By utilizing this technology in municipal and disaster management operations, initial response capability and the accuracy of information sharing can be dramatically improved. Because officials themselves can obtain detailed on-site data, they can make rapid judgments and decisions. Main benefits are summarized below:

• Rapid situation awareness: Obtain 3D damage data on site immediately, accurately grasp the scale of damage, and link this to early decision-making

• Staff safety ensured: Even for dangerous collapsed buildings or unstable ground, measurements can be taken from a safe distance, reducing the risk of secondary disasters during surveys

• Smooth information sharing: Because data can be shared immediately via the cloud, damage conditions can be shared in real time with the national government and other municipalities, smoothing support requests and coordination (viewable in a web browser without special software at the receiving end)

• Accurate records and reporting: Based on cm level accuracy (half-inch accuracy) data, you can present precise figures when creating damage reports and recovery plans, aiding the calculation of reconstruction budgets and insurance claims

• Continuous monitoring: By re-scanning the same points during recovery, you can quantitatively compare changes over time, useful for evaluating recovery progress and monitoring signs of secondary disasters

Benefits for surveying and construction technicians

For technicians working in surveying and construction, the combination of iPhone 3D scanning and LRTK brings major innovation to workflows. Not only does it dramatically improve efficiency and reduce labor compared to conventional surveying, it also greatly increases the volume and freshness of obtainable data. From an expert perspective, main advantages are summarized below:

• Dramatic improvement in work efficiency: No need to carry and set up heavy tripods and equipment; surveying can be completed with a smartphone in hand. One person per device can survey concurrently, allowing efficient response even when staff are limited

• Immediate use of high-precision data: Obtain high-precision point cloud data and coordinate lists immediately after scanning; easy to import into CAD drawings and GIS maps. Because the data conforms to as-built management guidelines, it can be used as official deliverables (accuracy can be verified and adjusted with known points if necessary), reducing reporting workload

• Enhanced quality control and inspection: By 3D scanning on site during construction and comparing with the design model, you can instantly check the as-built status of embankments and structures. Using AR to project design lines on site during construction prevents rework and errors

• Risk reduction through increased frequency: Lower cost and effort for surveying enables more frequent fixed-point and time-lapse observations than before. Early detection of ground subsidence or structural displacement allows countermeasures before trouble occurs

• Accurate guidance to surveying points: LRTK’s coordinate navigation function helps you relocate control points or previously surveyed points hidden by vegetation or soil.
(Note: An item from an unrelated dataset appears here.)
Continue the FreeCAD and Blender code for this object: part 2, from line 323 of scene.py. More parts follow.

Accuracy and efficiency of piling and repeated surveys improve

• Skill transfer and human resource development: Because operation centers on intuitive smartphone handling, even newcomers can learn quickly, reducing the burden on skilled technicians and facilitating smooth transfer of surveying skills. Veterans can focus on data analysis and decision-making while digital tools support field measurement tasks

Points and precautions for field deployment

Although it is a new technology, deployment is relatively easy, and with a few points in mind it can be smoothly utilized on site. First, it is important that staff become familiar with iPhone 3D scanning and LRTK operations during normal times. Actively using them in disaster drills and routine inspections will allow calm, effective use in emergencies. Also, GPS positioning requires an open view of the sky, so ensuring sight lines and choosing measurement points wisely are important for maintaining positioning accuracy (LRTK has strong satellite acquisition capability, but operations such as fixing positioning outdoors before entering tunnels can be effective). Fortunately, LRTK’s operation is simple and it begins positioning automatically when powered on, so it can be handled with minimal steps even during emergencies. Keep the smartphone and receiver charged and regularly update software; with these basic preparations, the technology will deliver maximum performance when needed. In terms of cost, LRTK is offered at a price point more accessible than conventional high-precision surveying equipment, so wider adoption across many sites is expected.
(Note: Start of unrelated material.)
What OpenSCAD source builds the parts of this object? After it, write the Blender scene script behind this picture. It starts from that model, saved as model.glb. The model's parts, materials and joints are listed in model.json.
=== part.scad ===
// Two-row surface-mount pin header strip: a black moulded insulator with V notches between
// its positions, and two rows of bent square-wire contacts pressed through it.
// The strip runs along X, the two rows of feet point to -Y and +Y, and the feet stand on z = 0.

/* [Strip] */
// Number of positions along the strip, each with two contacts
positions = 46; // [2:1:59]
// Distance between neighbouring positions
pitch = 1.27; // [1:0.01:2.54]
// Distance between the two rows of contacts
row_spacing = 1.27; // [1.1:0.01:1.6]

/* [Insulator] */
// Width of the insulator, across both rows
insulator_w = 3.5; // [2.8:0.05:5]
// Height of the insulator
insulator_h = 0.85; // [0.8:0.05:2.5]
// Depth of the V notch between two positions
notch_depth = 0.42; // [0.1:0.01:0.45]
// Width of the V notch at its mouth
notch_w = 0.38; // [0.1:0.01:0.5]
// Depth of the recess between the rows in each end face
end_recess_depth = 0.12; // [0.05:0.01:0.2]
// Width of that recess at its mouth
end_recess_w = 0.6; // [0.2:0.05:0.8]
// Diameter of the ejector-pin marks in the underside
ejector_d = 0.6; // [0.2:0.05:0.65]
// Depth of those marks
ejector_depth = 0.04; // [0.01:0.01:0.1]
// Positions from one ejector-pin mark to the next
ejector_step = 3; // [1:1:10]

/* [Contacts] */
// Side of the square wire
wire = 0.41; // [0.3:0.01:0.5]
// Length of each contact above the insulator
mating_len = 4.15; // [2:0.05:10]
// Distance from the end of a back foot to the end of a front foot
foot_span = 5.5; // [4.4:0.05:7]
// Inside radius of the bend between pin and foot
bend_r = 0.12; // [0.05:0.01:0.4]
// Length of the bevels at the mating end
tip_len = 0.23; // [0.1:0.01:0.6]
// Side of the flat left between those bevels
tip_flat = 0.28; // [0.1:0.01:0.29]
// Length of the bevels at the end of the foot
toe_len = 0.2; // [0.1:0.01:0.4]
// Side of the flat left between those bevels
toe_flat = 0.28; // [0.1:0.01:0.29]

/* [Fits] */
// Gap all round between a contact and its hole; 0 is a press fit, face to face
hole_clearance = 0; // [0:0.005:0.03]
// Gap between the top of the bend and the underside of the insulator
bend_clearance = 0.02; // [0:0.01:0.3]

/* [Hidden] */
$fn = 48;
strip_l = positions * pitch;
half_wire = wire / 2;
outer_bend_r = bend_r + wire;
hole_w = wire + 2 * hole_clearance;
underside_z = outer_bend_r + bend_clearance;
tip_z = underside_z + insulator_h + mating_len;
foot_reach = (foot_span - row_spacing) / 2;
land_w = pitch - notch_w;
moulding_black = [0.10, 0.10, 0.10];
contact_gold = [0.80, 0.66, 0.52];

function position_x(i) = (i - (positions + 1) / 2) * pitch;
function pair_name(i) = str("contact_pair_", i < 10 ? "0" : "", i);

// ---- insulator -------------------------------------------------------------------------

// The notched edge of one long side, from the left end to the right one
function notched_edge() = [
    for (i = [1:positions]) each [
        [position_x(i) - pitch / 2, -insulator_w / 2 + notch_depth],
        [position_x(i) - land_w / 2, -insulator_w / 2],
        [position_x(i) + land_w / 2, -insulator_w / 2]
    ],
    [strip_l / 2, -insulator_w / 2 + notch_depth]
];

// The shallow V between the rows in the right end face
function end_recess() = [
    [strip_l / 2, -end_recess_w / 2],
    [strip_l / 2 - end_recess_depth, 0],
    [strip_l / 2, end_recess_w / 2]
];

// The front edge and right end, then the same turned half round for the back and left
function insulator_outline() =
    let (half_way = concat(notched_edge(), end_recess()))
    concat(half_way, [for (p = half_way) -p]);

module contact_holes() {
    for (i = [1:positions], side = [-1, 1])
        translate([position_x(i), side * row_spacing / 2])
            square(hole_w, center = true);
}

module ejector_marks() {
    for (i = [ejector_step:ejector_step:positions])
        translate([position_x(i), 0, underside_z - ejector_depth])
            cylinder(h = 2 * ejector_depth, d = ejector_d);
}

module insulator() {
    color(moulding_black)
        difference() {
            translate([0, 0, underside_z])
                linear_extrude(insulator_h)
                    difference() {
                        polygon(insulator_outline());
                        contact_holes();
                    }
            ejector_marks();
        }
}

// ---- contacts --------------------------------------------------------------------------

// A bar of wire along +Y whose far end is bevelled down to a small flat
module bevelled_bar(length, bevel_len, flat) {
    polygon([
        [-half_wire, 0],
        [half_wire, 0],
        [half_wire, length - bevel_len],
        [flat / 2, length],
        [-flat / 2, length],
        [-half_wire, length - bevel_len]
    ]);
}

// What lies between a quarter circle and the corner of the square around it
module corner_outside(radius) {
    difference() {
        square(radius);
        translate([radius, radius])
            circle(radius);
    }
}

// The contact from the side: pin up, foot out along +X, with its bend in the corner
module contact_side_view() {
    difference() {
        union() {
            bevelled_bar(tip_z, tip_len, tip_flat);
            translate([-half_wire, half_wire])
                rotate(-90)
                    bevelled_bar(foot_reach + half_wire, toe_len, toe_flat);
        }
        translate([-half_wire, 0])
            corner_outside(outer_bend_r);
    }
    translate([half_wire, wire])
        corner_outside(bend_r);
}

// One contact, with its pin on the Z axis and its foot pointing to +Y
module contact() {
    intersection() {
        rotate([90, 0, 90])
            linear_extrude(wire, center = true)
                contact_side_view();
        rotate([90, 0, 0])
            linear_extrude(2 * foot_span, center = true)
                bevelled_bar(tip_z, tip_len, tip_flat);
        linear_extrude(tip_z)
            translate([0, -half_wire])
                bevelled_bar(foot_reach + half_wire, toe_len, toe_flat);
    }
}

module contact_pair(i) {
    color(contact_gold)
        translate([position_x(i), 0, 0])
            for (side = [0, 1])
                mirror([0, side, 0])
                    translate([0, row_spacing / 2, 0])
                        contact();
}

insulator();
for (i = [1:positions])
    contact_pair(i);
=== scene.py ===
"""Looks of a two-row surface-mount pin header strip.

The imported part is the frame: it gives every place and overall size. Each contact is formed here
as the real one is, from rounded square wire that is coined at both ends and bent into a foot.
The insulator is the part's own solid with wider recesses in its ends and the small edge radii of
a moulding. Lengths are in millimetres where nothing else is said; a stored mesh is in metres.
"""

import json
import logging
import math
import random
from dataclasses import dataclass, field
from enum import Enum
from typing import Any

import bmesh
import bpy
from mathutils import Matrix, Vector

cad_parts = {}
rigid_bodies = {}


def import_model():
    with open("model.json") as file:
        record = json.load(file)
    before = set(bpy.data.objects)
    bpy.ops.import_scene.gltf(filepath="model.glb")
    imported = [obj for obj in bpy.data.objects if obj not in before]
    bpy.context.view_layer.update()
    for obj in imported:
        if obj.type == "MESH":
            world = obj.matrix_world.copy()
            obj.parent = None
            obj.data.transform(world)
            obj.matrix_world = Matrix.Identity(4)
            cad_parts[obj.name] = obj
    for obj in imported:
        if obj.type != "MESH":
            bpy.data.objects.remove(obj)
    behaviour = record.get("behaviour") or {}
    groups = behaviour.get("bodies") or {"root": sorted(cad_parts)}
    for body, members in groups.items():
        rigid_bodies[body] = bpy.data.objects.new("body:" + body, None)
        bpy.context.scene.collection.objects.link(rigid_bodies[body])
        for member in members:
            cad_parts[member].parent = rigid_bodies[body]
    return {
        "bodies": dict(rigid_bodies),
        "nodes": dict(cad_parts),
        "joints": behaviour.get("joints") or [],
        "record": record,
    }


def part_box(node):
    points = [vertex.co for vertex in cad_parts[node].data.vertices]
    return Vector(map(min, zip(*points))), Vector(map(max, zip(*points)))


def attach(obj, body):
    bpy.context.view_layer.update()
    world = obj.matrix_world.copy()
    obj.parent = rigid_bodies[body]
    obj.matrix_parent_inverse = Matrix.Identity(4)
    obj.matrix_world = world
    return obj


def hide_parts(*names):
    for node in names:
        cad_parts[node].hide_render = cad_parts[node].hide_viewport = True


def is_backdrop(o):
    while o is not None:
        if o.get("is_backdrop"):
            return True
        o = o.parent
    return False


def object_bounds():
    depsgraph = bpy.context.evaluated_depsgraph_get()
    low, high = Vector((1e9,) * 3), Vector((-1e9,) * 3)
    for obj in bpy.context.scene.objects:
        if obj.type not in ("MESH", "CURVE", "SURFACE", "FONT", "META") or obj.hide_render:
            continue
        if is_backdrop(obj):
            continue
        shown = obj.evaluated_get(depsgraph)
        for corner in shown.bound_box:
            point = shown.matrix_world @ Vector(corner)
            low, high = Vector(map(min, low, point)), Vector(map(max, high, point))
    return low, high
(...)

Summary: Strengthening disaster response capability with simple surveying using LRTK

Japan is a country prone to natural disasters such as earthquakes, heavy rain, and typhoons, but efforts to prevent damage expansion are advancing through the use of the latest technologies. The new surveying approach that combines the simplicity of the iPhone with centimeter accuracy provided by LRTK is a prime example. Without relying on special equipment or highly skilled technicians, anyone on site can perform high-precision surveying and quickly share information. This approach overturns conventional wisdom and will bring great benefits not only to disaster response but also to everyday civil engineering and surveying operations. Simple surveying using smartphones is expected to strongly promote DX (digital transformation) in construction and disaster prevention fields. As smartphone sensors and processing power improve year by year and LiDAR resolution increases, the accuracy and efficiency of simple surveying will further improve. In disaster-prone Japan, LRTK technology could become a trump card to dramatically boost on-site capabilities, and its development is one to watch.

In addition, LRTK technology is highly compatible with drone aerial surveys, and by integrating wide-area point clouds obtained from the air with detailed point clouds obtained on the ground, you can capture both the overall picture and the details of a disaster site without omission. Furthermore, by overlaying acquired 3D data and design drawings on site with AR (augmented reality), you can use them for recovery work planning and stakeholder image sharing. Consider adopting domestic technology–based simple surveying in the field to help prepare for future disasters and improve daily work efficiency.

The iPhone 3D scanning and LRTK combination is likely to become the new standard for disaster investigation in the near future. Expectations for future developments remain high! Be sure to pay attention to the transformation this new technology will bring.